I think you can safely assume that MultiByteToWideChar
will give you the same results as calling SpamA vs. SpamW functions in the Win32 API. (If you can't even assume that, I think you'd really need to test every single function pair in the API to make sure they all have the same results…) You can pass CP_1252
directly, but I think passing CP_OEMCP
on a system configured for 1252 is a better test of what you're asking. Or just do both.
It's plausible that MSVCRT (which handles providing an 8-bit-string-based standard C interface and large chunks of POSIX to portable programs, including CPython) has its own conversions. To verify that, call mbstowcs
or one of its relatives.
I'm pretty sure the Win32 system layer handles ANSI strings the same way as the user layer, but you may want to search for an undocumented ZwMultiByteToWideChar
or similar. And I think the kernel just doesn't handle ANSI strings anywhere—e.g., IIRC, when you write a filesystem driver, the only pathname interfaces are wide… but you may want to download the DDK and make sure I'm right about that.

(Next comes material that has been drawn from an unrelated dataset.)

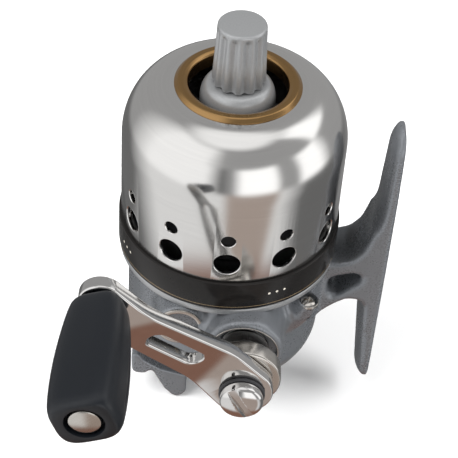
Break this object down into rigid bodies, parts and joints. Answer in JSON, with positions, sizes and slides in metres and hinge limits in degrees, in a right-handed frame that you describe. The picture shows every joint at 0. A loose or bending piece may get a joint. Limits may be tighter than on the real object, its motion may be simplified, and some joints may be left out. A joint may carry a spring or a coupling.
{
  "type": "spincast reel",
  "caption": "Closed-face spincast fishing reel with front cover, crank and paddle grip, front drag knob, rear thumb lever and rod foot.",
  "frame": {"origin": "on the middle line of the rod foot's flat seat, 2 mm in front of its middle", "axes": "+X out of the seat into the rod, +Z along the spool axis towards the nose, crank towards -Y"},
  "size_m": [0.056, 0.0858, 0.088],
  "materials": {
    "cast_silver": "satin",
    "cover_metal": "polished",
    "line_ring_gold": "polished",
    "band_black": "gloss",
    "chrome": "polished",
    "nickel": "brushed",
    "grip_rubber": "matte",
    "knob_silver": "satin",
    "steel": "brushed",
    "brass": "satin",
    "black_plastic": "matte",
    "felt": "matte"
  },
  "bodies": {
    "reel_body": {"body": "cast_silver", "body_screw_1": "nickel", "body_screw_2": "nickel", "body_screw_3": "nickel", "front_cover": "cover_metal", "label_band": "band_black", "line_ring": "line_ring_gold", "deck_plate": "steel", "spool": "black_plastic", "hub_bush": "brass", "pinion_bush": "brass", "shaft_spring": "steel", "lever_pin": "steel", "crank_bush": "brass", "crank_bush_far": "brass", "end_cap": "black_plastic", "pawl_pin": "steel"},
    "crank": {"crank_shaft": "steel", "drive_gear": "brass", "ratchet_wheel": "steel", "hub_cup": "nickel", "crank_arm": "chrome", "crank_seal": "black_plastic", "crank_screw": "chrome", "grip_rivet": "nickel"},
    "grip": {"handle_grip": "grip_rubber"},
    "pinion": {"pinion_gear": "brass"},
    "shaft": {"center_shaft": "steel", "shaft_clip": "steel", "drag_disc": "steel", "drag_washer_rear": "felt", "drag_washer_front": "felt", "pressure_washer": "steel", "drag_spring": "steel"},
    "nut": {"drag_nut": "brass"},
    "knob": {"drag_knob": "knob_silver"},
    "head": {"spinner_head": "black_plastic", "nose_dome": "knob_silver"},
    "pickup": {"pickup_pin": "steel"},
    "lever": {"thumb_lever": "cast_silver"},
    "pawl": {"reverse_pawl": "steel"}
  },
  "joints": [
    {"name": "crank_turn", "type": "hinge", "parent": "reel_body", "child": "crank", "pos_m": [-0.02602, 0, -0.0066], "axis": [0, -1, 0], "continuous": true},
    {"name": "grip_spin", "type": "hinge", "parent": "crank", "child": "grip", "pos_m": [-0.05001, 0, 0.02051], "axis": [0, -1, 0], "continuous": true},
    {"name": "pinion_spin", "type": "hinge", "parent": "reel_body", "child": "pinion", "pos_m": [-0.0301, 0, 0.008], "axis": [0, 0, 1], "continuous": true},
    {"name": "thumb_lever", "type": "hinge", "parent": "reel_body", "child": "lever", "pos_m": [-0.0431, 0, -0.021], "axis": [0, -1, 0], "range_deg": [0, 14]},
    {"name": "shaft_push", "type": "slide", "parent": "pinion", "child": "shaft", "axis": [0, 0, 1], "range_m": [0, 0.0032], "stiffness_N_per_m": 300, "springref_m": -0.004, "deforming": ["shaft_spring"]},
    {"name": "head_slip", "type": "hinge", "parent": "shaft", "child": "head", "pos_m": [-0.0301, 0, 0.008], "axis": [0, 0, 1], "continuous": true},
    {"name": "pickup_slide", "type": "slide", "parent": "head", "child": "pickup", "axis": [-1, 0, 0], "range_m": [0, 0.0015]},
    {"name": "drag_turn", "type": "hinge", "parent": "shaft", "child": "knob", "pos_m": [-0.0301, 0, 0.008], "axis": [0, 0, 1], "range_deg": [-360, 360]},
    {"name": "nut_travel", "type": "slide", "parent": "shaft", "child": "nut", "axis": [0, 0, 1], "range_m": [-0.0007, 0.0007], "deforming": ["drag_spring"]},
    {"name": "pawl_lift", "type": "hinge", "parent": "reel_body", "child": "pawl", "pos_m": [-0.01802, 0, -0.0116], "axis": [0, -1, 0], "range_deg": [0, 20], "stiffness_Nm_per_rad": 0.001}
  ],
  "couplings": [
    {"joint": "pinion_spin", "follows": "crank_turn", "ratio": -3.5},
    {"joint": "thumb_lever", "follows": "shaft_push", "rad_per_m": 76},
    {"joint": "pickup_slide", "follows": "shaft_push", "ratio": 0.45},
    {"joint": "drag_turn", "follows": "nut_travel", "rad_per_m": 8970}
  ]
}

I think the Explorer GUI shell relies on the Win32 layer to handle everything, and doesn't touch ANSI strings anywhere. The cmd.exe command-line shell only deals in Unicode (except when running DOS programs on Win9x)—but it's also a terminal, and as a terminal, it does actually deal with both ANSI and Unicode strings and map them. In particular, you can send either ANSI or Unicode console output and read either ANSI or Unicode console input. That's probably done via MultiByteToWideChar
and friends, but I couldn't promise that. I think MSVCRT's stdin/out and wstdin/out and its DOS-conio-style getch/etc. and getwch/etc. functions just access these respective console APIs instead of translating in MSVCRT, but if you don't trust that, you can go around it and either get the native console streams or just call the Console I/O functions directly.
So, how do you write a test program for these things, without finding multiple out-of-support versions of Microsoft C++ compiler and an SDK for each OS? (And, even if you did, how could you be sure that later versions of the WinXP SDK weren't hiding problems from you that existed in XP itself?)

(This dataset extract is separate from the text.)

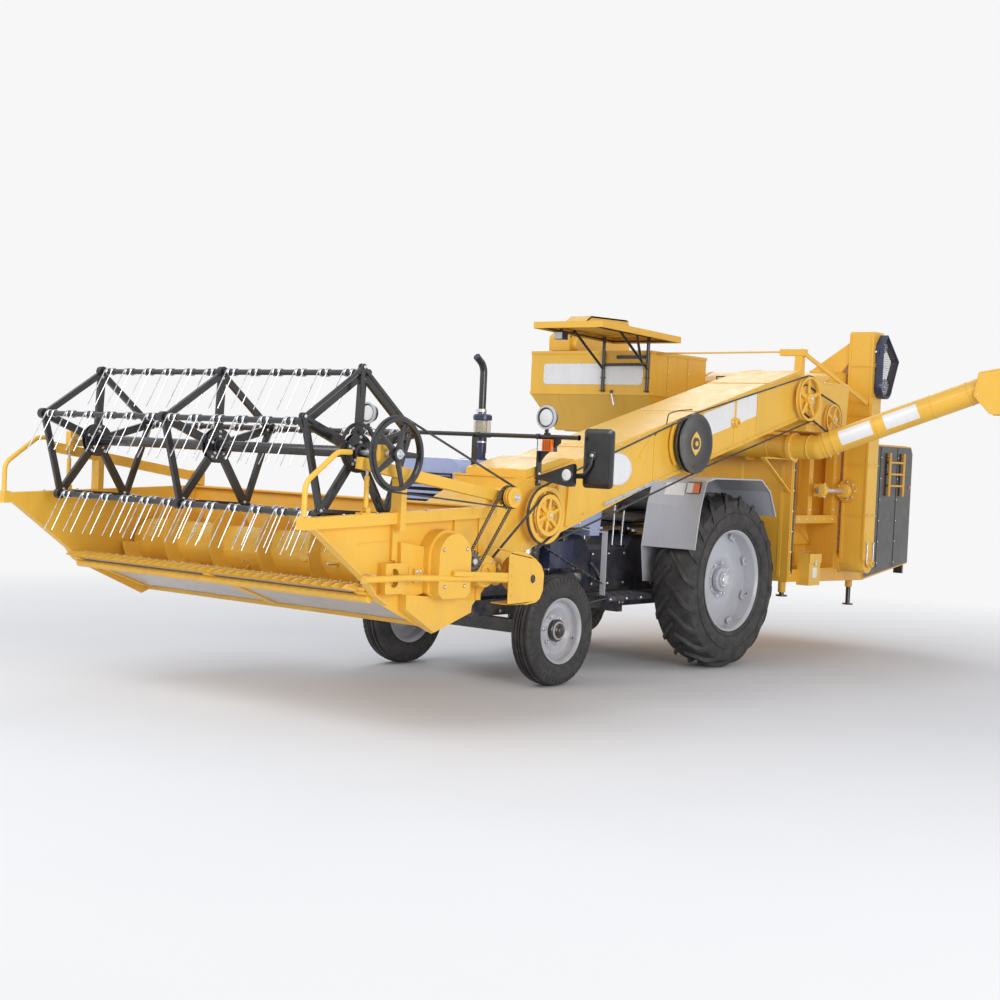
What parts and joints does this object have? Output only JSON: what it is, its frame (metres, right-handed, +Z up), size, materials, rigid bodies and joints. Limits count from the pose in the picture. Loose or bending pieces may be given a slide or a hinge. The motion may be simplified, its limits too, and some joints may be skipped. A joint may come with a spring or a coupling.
{
  "type": "combine harvester",
  "caption": "Tractor-mounted combine harvester with a bat-and-tine reel header, side feeder house, grain tank, threshing body and an unloading boom.",
  "frame": {"origin": "centre of the ground footprint of the whole machine's box, at ground height", "axes": "+X forward, along the machine's length, +Y to the machine's left, +Z up"},
  "size_m": [7.78, 4.015, 2.75],
  "materials": {
    "paint_yellow": "satin warm yellow-orange paint",
    "paint_black": "satin black paint",
    "paint_navy": "satin navy paint",
    "paint_bonnet": "gloss pale blue-grey paint",
    "paint_silver": "silver paint",
    "casting": "painted dark blue-grey castings",
    "steel": "worn bright steel",
    "pan": "pale grey sheet",
    "tyre": "black ribbed rubber",
    "belt": "grey-black belt rubber",
    "seat_black": "black seat vinyl"
  },
  "bodies": {
    "machine": {"transaxle": "casting", "engine": "casting", "main_frame": "paint_black", "front_axle": "paint_black", "bonnet": "paint_bonnet", "operator_station": "paint_black", "stacks": "paint_black", "fenders": "paint_silver", "grain_tank": "paint_yellow", "canopy": "paint_yellow", "canopy_frame": "paint_black", "body_shell": "paint_yellow", "drum_housing": "paint_yellow", "elevators": "paint_yellow", "guards": "paint_navy", "unloading_tube": "paint_yellow", "toolbox": "paint_yellow", "rear_belt": "belt"},
    "drum_lid": {"drum_lid": "paint_yellow"},
    "boom": {"unloading_boom": "paint_yellow"},
    "knuckle_left": {"knuckle_left": "paint_black"},
    "knuckle_right": {"knuckle_right": "paint_black"},
    "header": {"feeder_house": "paint_yellow", "header_trough": "pan", "header_sides": "paint_yellow", "cutter_bar": "paint_yellow", "side_drives": "paint_yellow", "lamp_bar": "paint_black", "feeder_belts": "belt"},
    "auger": {"auger": "paint_yellow"},
    "jackshaft": {"jackshaft": "paint_black"},
    "drive_pulley": {"drive_pulley": "paint_black"},
    "guide_pulley": {"guide_pulley": "paint_black"},
    "top_pulley": {"top_pulley": "paint_black"},
    "second_pulley": {"second_pulley": "paint_black"},
    "reel_arms": {"reel_arm_left": "paint_yellow", "reel_arm_right": "paint_yellow", "reel_belt": "belt"},
    "reel": {"reel": "paint_black", "reel_drive": "paint_black"},
    "reel_cage": {"reel_cage": "paint_black"},
    "adjuster_barrels": {"adjuster_barrels": "paint_black"},
    "adjuster_screws": {"adjuster_screws": "steel"},
    "lift_barrels": {"lift_barrels": "paint_black"},
    "lift_rods": {"lift_rods": "steel"},
    "stand_front": {"stand_front": "paint_black"},
    "stand_rear": {"stand_rear": "paint_black"},
    "tine_bar_1": {"tine_bar_1": "paint_black"},
    "tine_bar_2": {"tine_bar_2": "paint_black"},
    "tine_bar_3": {"tine_bar_3": "paint_black"},
    "tine_bar_4": {"tine_bar_4": "paint_black"},
    "tine_bar_5": {"tine_bar_5": "paint_black"},
    "wheel_front_left": {"tyre_front_left": "tyre", "rim_front_left": "paint_silver"},
    "wheel_front_right": {"tyre_front_right": "tyre", "rim_front_right": "paint_silver"},
    "wheel_rear_left": {"tyre_rear_left": "tyre", "rim_rear_left": "paint_silver"},
    "wheel_rear_right": {"tyre_rear_right": "tyre", "rim_rear_right": "paint_silver"}
  },
  "joints": [
    {"name": "steer_left", "type": "hinge", "parent": "machine", "child": "knuckle_left", "pos_m": [0.88, -0.0685, 0.37], "axis": [0, 0, 1], "range_deg": [-35, 35]},
    {"name": "steer_right", "type": "hinge", "parent": "machine", "child": "knuckle_right", "pos_m": [0.88, -1.2385, 0.37], "axis": [0, 0, 1], "range_deg": [-35, 35]},
    {"name": "spin_front_left", "type": "hinge", "parent": "knuckle_left", "child": "wheel_front_left", "pos_m": [0.88, 0.019, 0.37], "axis": [0, 1, 0], "continuous": true},
    {"name": "spin_front_right", "type": "hinge", "parent": "knuckle_right", "child": "wheel_front_right", "pos_m": [0.88, -1.326, 0.37], "axis": [0, 1, 0], "continuous": true},
    {"name": "spin_rear_left", "type": "hinge", "parent": "machine", "child": "wheel_rear_left", "pos_m": [-1.03, 0.0815, 0.655], "axis": [0, 1, 0], "continuous": true},
    {"name": "spin_rear_right", "type": "hinge", "parent": "machine", "child": "wheel_rear_right", "pos_m": [-1.03, -1.3885, 0.655], "axis": [0, 1, 0], "continuous": true},
    {"name": "header_lift", "type": "hinge", "parent": "machine", "child": "header", "pos_m": [-1.42, 0.2765, 2.04], "axis": [0, -1, 0], "range_deg": [-7, 2]},
    {"name": "auger_spin", "type": "hinge", "parent": "header", "child": "auger", "pos_m": [2.8, -0.5635, 0.865], "axis": [0, 1, 0], "continuous": true},
    {"name": "jackshaft_spin", "type": "hinge", "parent": "header", "child": "jackshaft", "pos_m": [2.4, 0.8465, 1.285], "axis": [0, 1, 0], "continuous": true},
    {"name": "drive_pulley_spin", "type": "hinge", "parent": "header", "child": "drive_pulley", "pos_m": [1.77, 0.6045, 1.171], "axis": [0, 1, 0], "continuous": true},
    {"name": "guide_pulley_spin", "type": "hinge", "parent": "header", "child": "guide_pulley", "pos_m": [0.16, 0.5945, 1.65262], "axis": [0, 1, 0], "continuous": true},
    {"name": "top_pulley_spin", "type": "hinge", "parent": "machine", "child": "top_pulley", "pos_m": [-1.42, 0.5845, 2.04], "axis": [0, 1, 0], "continuous": true},
    {"name": "second_pulley_spin", "type": "hinge", "parent": "machine", "child": "second_pulley", "pos_m": [-1.88, 0.5515, 1.905], "axis": [0, 1, 0], "continuous": true},
    {"name": "reel_lift", "type": "hinge", "parent": "header", "child": "reel_arms", "pos_m": [2.4, -0.5635, 1.285], "axis": [0, -1, 0], "range_deg": [0, 5]},
    {"name": "reel_spin", "type": "hinge", "parent": "reel_arms", "child": "reel", "pos_m": [3.36, -0.5635, 1.5], "axis": [0, 1, 0], "continuous": true},
    {"name": "cage_spin", "type": "hinge", "parent": "reel_arms", "child": "reel_cage", "pos_m": [3.415, 0.6235, 1.525], "axis": [0, 1, 0], "continuous": true},
    {"name": "lift_barrel_pivot", "type": "hinge", "parent": "machine", "child": "lift_barrels", "pos_m": [1.34, -0.6535, 0.52], "axis": [0, -1, 0], "range_deg": [-23.79, 6.8]},
    {"name": "lift_rod_slide", "type": "slide", "parent": "lift_barrels", "child": "lift_rods", "axis": [0.9233, 0, 0.384], "range_m": [-0.2669, 0.0763]},
    {"name": "adjuster_pivot", "type": "hinge", "parent": "header", "child": "adjuster_barrels", "pos_m": [3.425, -0.5635, 1.205], "axis": [0, -1, 0], "range_deg": [0, 3.18]},
    {"name": "adjuster_slide", "type": "slide", "parent": "adjuster_barrels", "child": "adjuster_screws", "axis": [0, 0, 1], "range_m": [0, 0.0912]},
    {"name": "boom_turn", "type": "hinge", "parent": "machine", "child": "boom", "pos_m": [-1.63, 0.3565, 1.68], "axis": [0, 1, 0], "range_deg": [-35, 40]},
    {"name": "stand_front_drop", "type": "slide", "parent": "machine", "child": "stand_front", "axis": [0, 0, -1], "range_m": [0, 0.5]},
    {"name": "stand_rear_drop", "type": "slide", "parent": "machine", "child": "stand_rear", "axis": [0, 0, -1], "range_m": [0, 0.38]},
    {"name": "drum_lid_hinge", "type": "hinge", "parent": "machine", "child": "drum_lid", "pos_m": [-2.48017, -0.5235, 2.316], "axis": [0, -1, 0], "range_deg": [0, 60]},
    {"name": "tine_bar_1_turn", "type": "hinge", "parent": "reel", "child": "tine_bar_1", "pos_m": [3.34322, -0.5635, 1.91766], "axis": [0, 1, 0], "continuous": true},
    {"name": "tine_bar_2_turn", "type": "hinge", "parent": "reel", "child": "tine_bar_2", "pos_m": [3.75204, -0.5635, 1.64502], "axis": [0, 1, 0], "continuous": true},
    {"name": "tine_bar_3_turn", "type": "hinge", "parent": "reel", "child": "tine_bar_3", "pos_m": [3.61907, -0.5635, 1.17196], "axis": [0, 1, 0], "continuous": true},
    {"name": "tine_bar_4_turn", "type": "hinge", "parent": "reel", "child": "tine_bar_4", "pos_m": [3.12808, -0.5635, 1.15224], "axis": [0, 1, 0], "continuous": true},
    {"name": "tine_bar_5_turn", "type": "hinge", "parent": "reel", "child": "tine_bar_5", "pos_m": [2.95759, -0.5635, 1.61311], "axis": [0, 1, 0], "continuous": true}
  ],
  "couplings": [
    {"joint": "steer_right", "follows": "steer_left", "ratio": 1},
    {"joint": "lift_barrel_pivot", "follows": "header_lift", "ratio": 3.3314},
    {"joint": "lift_rod_slide", "follows": "header_lift", "m_per_rad": 2.1412},
    {"joint": "adjuster_pivot", "follows": "reel_lift", "ratio": 0.62395},
    {"joint": "adjuster_slide", "follows": "reel_lift", "m_per_rad": 1.023},
    {"joint": "cage_spin", "follows": "reel_spin", "ratio": 1},
    {"joint": "tine_bar_1_turn", "follows": "reel_spin", "ratio": -1},
    {"joint": "tine_bar_2_turn", "follows": "reel_spin", "ratio": -1},
    {"joint": "tine_bar_3_turn", "follows": "reel_spin", "ratio": -1},
    {"joint": "tine_bar_4_turn", "follows": "reel_spin", "ratio": -1},
    {"joint": "tine_bar_5_turn", "follows": "reel_spin", "ratio": -1}
  ]
}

The answer is to just LoadLibrary
and GetProcAddress
the functions out of their respective DLLs at runtime. Which you can do from a program you just compile for one version of Windows.
Or, even more simply, just use Python, and use its ctypes
module to access the functions out of the DLLs. Just make sure you explicitly create and pass LPSTR
and LPWSTR
buffers instead of passing str
/bytes
/unicode
objects anywhere.
So ultimately, I think all you need is a 20-line Python script that uses ctypes
to call MultiByteToWideChar
out of KERNEL32.DLL
or mbstowcs
out of MSVCRT32.DLL
or both.
Upvotes: 1